Page 170 - Konflik Agraria Urutsewu: Pendekatan Ekologi Politik
P. 170
“Cermatilah kasus-kasus ketidakadilan di Dunia Ketiga, dalam
relasi-relasi antara Dunia Pertama dengan Dunia Ketiga. Akan
Anda temukan bahwa di mana pun, kasus-kasus ketidakadilan
adalah sebentuk kekerasan. Dapat dan harus dikatakan bahwa
di mana pun, ketidakadilan adalah sebuah kekerasan mendasar
(basic), kekerasan no. 1 (violence no. .
Atas ketidakadilan ini, masyarakat sebagai pihak yang
merasa tertekan melakukan perlawanan dengan jalan protes
dan pemberontakan. Camara (2005: 31) menyebut ini sebagai
kekerasan nomor dua.
“Kekerasan yang dimapankan ini, yakni kekerasan nomor satu,
memancing kekerasan no. 2 berupa pemberontakan, entah
dari kaum tertindas sendiri atau dari kaum muda, yang dengan
kuat diarahkan untuk memenangkan dunia yang lebih adil dan
manusiawi.
Adanya ketidakadilan mendorong masyarakat Kecamatan
Mirit yang diorganisir oleh FMMS untuk melakukan penolakan
terhadap penambangan pasir besi. Penolakan dilakukan dengan
memasang spanduk dan baliho di sepanjang jalan antara Desa
Mirit Petikusan hingga Wiromartan. Selain itu, penolakan juga
disampaikan dalam audiensi dengan pemerintah kabupaten
yang difasilitasi oleh DPRD. Sedangkan protes masyarakat yang
terhimpun dalam FPPKS dilakukan melalui audiensi dengan
anggota DPRD, media komunikasi, dan melalui aksi demonstrasi.

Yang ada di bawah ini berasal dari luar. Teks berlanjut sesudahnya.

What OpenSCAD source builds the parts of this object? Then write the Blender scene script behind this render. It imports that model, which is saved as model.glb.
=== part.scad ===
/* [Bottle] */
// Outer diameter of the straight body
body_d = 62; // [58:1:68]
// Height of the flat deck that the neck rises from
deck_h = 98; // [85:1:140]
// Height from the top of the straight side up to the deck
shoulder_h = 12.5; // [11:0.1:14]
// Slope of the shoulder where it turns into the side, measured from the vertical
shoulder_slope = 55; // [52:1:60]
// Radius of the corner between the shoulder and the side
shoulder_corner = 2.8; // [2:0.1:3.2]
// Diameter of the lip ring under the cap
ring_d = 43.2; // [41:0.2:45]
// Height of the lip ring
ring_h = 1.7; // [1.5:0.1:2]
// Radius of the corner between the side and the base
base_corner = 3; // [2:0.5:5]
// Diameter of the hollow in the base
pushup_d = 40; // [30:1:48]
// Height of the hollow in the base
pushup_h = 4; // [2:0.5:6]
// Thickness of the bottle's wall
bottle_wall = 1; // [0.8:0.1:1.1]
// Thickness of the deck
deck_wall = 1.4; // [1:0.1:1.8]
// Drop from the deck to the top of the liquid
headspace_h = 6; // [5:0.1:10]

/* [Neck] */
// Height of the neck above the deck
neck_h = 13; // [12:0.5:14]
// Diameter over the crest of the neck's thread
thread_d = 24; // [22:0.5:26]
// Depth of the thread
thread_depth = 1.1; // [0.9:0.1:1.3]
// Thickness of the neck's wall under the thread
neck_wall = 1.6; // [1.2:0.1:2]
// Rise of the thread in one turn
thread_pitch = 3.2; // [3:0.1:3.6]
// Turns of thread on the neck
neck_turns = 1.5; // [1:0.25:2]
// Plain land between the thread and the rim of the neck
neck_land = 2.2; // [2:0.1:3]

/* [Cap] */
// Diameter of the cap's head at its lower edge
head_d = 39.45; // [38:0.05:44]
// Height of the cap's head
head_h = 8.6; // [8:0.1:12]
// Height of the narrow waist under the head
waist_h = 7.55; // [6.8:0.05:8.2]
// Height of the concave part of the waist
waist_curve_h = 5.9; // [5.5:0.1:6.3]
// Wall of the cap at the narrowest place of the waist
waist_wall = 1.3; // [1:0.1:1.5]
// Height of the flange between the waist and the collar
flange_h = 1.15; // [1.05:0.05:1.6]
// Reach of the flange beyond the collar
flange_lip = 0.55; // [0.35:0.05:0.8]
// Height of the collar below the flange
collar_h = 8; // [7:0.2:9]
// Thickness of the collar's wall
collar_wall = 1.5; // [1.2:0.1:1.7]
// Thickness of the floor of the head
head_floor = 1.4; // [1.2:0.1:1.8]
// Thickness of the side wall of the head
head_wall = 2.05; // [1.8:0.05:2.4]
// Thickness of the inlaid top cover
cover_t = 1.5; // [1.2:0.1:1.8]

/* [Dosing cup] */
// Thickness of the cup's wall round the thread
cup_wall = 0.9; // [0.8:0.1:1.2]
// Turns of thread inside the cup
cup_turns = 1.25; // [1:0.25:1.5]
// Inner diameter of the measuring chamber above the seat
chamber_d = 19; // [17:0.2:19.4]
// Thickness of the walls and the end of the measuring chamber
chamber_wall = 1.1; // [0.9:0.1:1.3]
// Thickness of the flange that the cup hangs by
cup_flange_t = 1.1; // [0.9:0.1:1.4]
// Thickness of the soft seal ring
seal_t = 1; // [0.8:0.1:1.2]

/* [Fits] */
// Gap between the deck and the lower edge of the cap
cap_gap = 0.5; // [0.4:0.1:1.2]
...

Aksi demonstrasi Pasowanan Agung menjadi perlawanan besar
masyarakat Urutsewu dengan tuntutan yang mendasar. Aksi ini
adalah wujud partisipasi mereka dalam menuntut keadilan dalam
posisi mereka sebagai masyarakat yang dekat dengan lingkungan.
Namun, ada upaya pelemahan dalam aksi tersebut berupa
bujukan Bupati kepada masyarakat Kecamatan Mirit untuk tidak
melakukan aksi dan membuat surat penolakan bermaterai.